Most of the characters suspect that something has gone awry with their town. Jenny believes that it is in decline, Ciara is convinced that its blank history has rendered the townspeople docile and incurious, and the bus driver claims that ‘nothing in the town was one hundred per cent. There was always a missing fraction ...’ The librarian speculates that ‘the truth of the town was uglier than we could imagine, even if no one knew what it was’, and some townspeople eventually theorise that ‘something bad had happened long before’ and ‘this unknown something was somehow connected’ to their bleak predicament.

Instead of speculating about the town’s deficit, Rick, who spends his days wandering the aisles of Woolworth, embodies its malaise. He is ‘yet to properly cross the transformative threshold’ into meaningful adulthood.
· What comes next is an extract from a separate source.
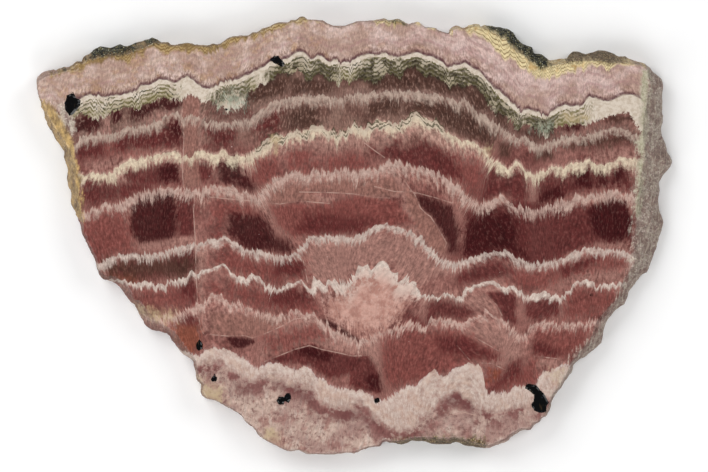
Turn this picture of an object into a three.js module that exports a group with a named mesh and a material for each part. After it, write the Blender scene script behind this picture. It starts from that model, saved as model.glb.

This troubles him for a while, but Rick ultimately embraces his deficiencies and resolves to ‘plug’, ‘distort’, and ‘repurpose’ his memories, to reinforce his stunted life.

Late in the novel, a group of men who share the same name threaten the narrator, partly because he is an outsider who fails to behave in an ordinary way, and partly to protect the town against his scrutiny. ‘We now have everything set perfectly in place,’ one of them says, ‘and so nothing needs to happen anymore.’ For these exemplary townsmen, ‘Nothing that happens now here is historical’ (Prescott is a master of tortured phrasing) and ‘History is in the past ... This is what people worked for. Farmers, builders, Anzacs, the lot ... History can end, you know. It doesn’t need to keep going.’

Some readers may genuinely wonder what Prescott is driving at, but most will quickly identify the missing piece of the town’s puzzle, and the reason for its absence. Unlike The Castle or The Plains, The Town’s moral, social, and existential concerns are hard to misidentify.

Shaun Prescott 550Shaun Prescott

 

The Town’s surreal qualities and peculiar tone will make it compelling enough for many readers, despite the unevenness of Prescott’s prose. The repeated use of the passive voice is arguably fitting, given the narrator’s distinctive passivity, but dozens of sentences exhibit a cockeyed grammar that appears more careless than purposeful. Prescott also, occasionally, uses the wrong word. For instance: ‘I told them everything was true about England, that I could detect it in all of their proximities.’ He must mean ‘whenever I drew close to them’, but the literal meaning of what is written is far more puzzling. Others include: ‘Wherever the hole lead, it must surely arrive back’; and ‘... it was possible in my book to write that the town was suffused with “a barely perceptible sadness”, and it was possible to feel confident, as I was writing this sentence, that it did’. The last word of that final sentence should, of course, be ‘was’, and Prescott clearly means ‘led’ or ‘leads’ in the one before it – but even then the sentence barely conveys what I take to be the intended meaning. The narrative logic is also hard to track. At one point, the narrator (who claims to have forgotten where he comes from) goes for a walk to the edge of the town. ‘At that remove,’ he says,

... the town existed only as a memory, and not a very vivid one. I was unable to remember the specific layout of its streets with any clarity. Only certain building façades came to mind, completely at random, and when I thought about Ciara I couldn’t picture her. She was a name and a series of barely connected facts, and none of these cohered.

Leaving the town means forgetting the town. Because of this – and given that the story is told in the past tense – we have to assume that everything reported about the town was recorded within its boundaries, as material for the narrator’s (seemingly abandoned) book. Yet we encounter exactly the same voice and narrative thread, without any reference to a subsequent loss of memory, after the narrator flees the town, and there are no clues about where or when the latter part of the account is recorded, if it is recorded at all. Perhaps the author abandoned the earlier logic in order to compound The Town’s unsettling effects, but I was more disenchanted than unsettled.